Gene discovers that Joe Stafford (Monte Blue), a supposed upstanding head of the cattlemen's association, is the boss behind the rustling gang. When Stafford's niece, Rosa Montero (Armida), and his stepdaughter Mary Ellen (Ann Pendleton) mistake Gene and Frog for the Apache Kid and Black Jim, they turn them in to the deputies, who turn out to be the real outlaws in disguise.

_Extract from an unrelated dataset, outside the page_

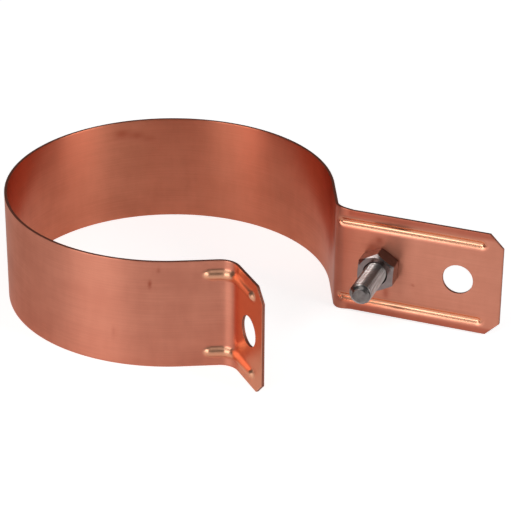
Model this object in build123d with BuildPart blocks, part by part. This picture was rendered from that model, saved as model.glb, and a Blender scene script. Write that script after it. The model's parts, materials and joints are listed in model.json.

Gene and Frog are able to escape, and with the help of Gene's partner, Buffalo Bradey (Hal Taliaferro), and a group of singing cowhands, who eventually reveal themselves to be Texas Rangers, the rustlers are captured. After Stafford is killed, Gene and Frog return to Gene's ranch.

==Cast==
- Gene Autry as Gene Autry
- Smiley Burnette as Frog Millhouse
- Armida as Rosa Montero
- Monte Blue as Joe Stafford
- Al Clauser and His Oklahoma Outlaws as Singing Cowhands
- Champion as Champion, Gene's Horse
- Hal Taliaferro as Buffalo Brady
- Ann Pendleton as Mary Ellen Stafford, Joe's step-daughter
- Max Hoffman Jr. as Jed, the Apache Kid
- Charles King as Jim Black
- Frankie Marvin as Hank
- Nina Campana as Ynez
- Gonzalo Meroño as Richard Steward
- Charles Meyers as Charlie

==Production==

===Casting===
Mexican-born actress Armida was paid significantly more than Autry's past female co-stars, $750, for her appearance in Rootin' Tootin' Rhythm. According to Autry, she helped him to sing Spanish lyrics to film songs.

===Filming and budget===
Rootin' Tootin' Rhythm was filmed March 10–20, 1937. The film had an operating budget of $23,500 (equal to $ today), and a negative cost of $33,034.

===Stuntwork===
- Yakima Canutt
- Ken Cooper (Gene Autry's stunt double)
- Augie Gomex (Armida's stunt double)
- Buck Spencer (Smiley Burnette's stunt double)

===Filming locations===
- Alabama Hills, Lone Pine, California, USA
- Victorville, California, USA

===Soundtrack===
- "The Old Home Place" (Fleming Allen, Jack Natteford) by Gene Autry, Smiley Burnette, Hal Taliaferro, Al Clauser and His Oklahoma Outlaws and guests at the party
- "Little Black Bronc" (Al Clauser, Tex Hoepner) by Smiley Burnette at the party
- "Untitled Composition" an instrumental played at the party
- "I Hate to Say Goodbye to the Prairie" (Gene Autry) by Gene Autry and Al Clauser and His Oklahoma Outlaws
- "Mexicali Rose" (Jack Tenney, Helen Stone) by Gene Autry
- "Mexicali Rose" (Jack Tenney, Helen Stone) by Gene Autry with Armida
- "Untitled Dance Music" by Smiley Burnette (accordion) and Armida and Nina Campana in dance
- "Trail of the Mountain Rose" (Al Clauser, Tex Hoepner) by Al Clauser and His Oklahoma Outlaws
- "The Dying Cowgirl" (Gene Autry) by Smiley Burnette

==Memorable quotes==
- Bartender: What'll it be, strangers?
Frog Millhouse: I'd like a glass of milk.
Gene Autry: [elbows Frog] Aw, he's always kidding. We'll drink whiskey straight and wash it down with lye.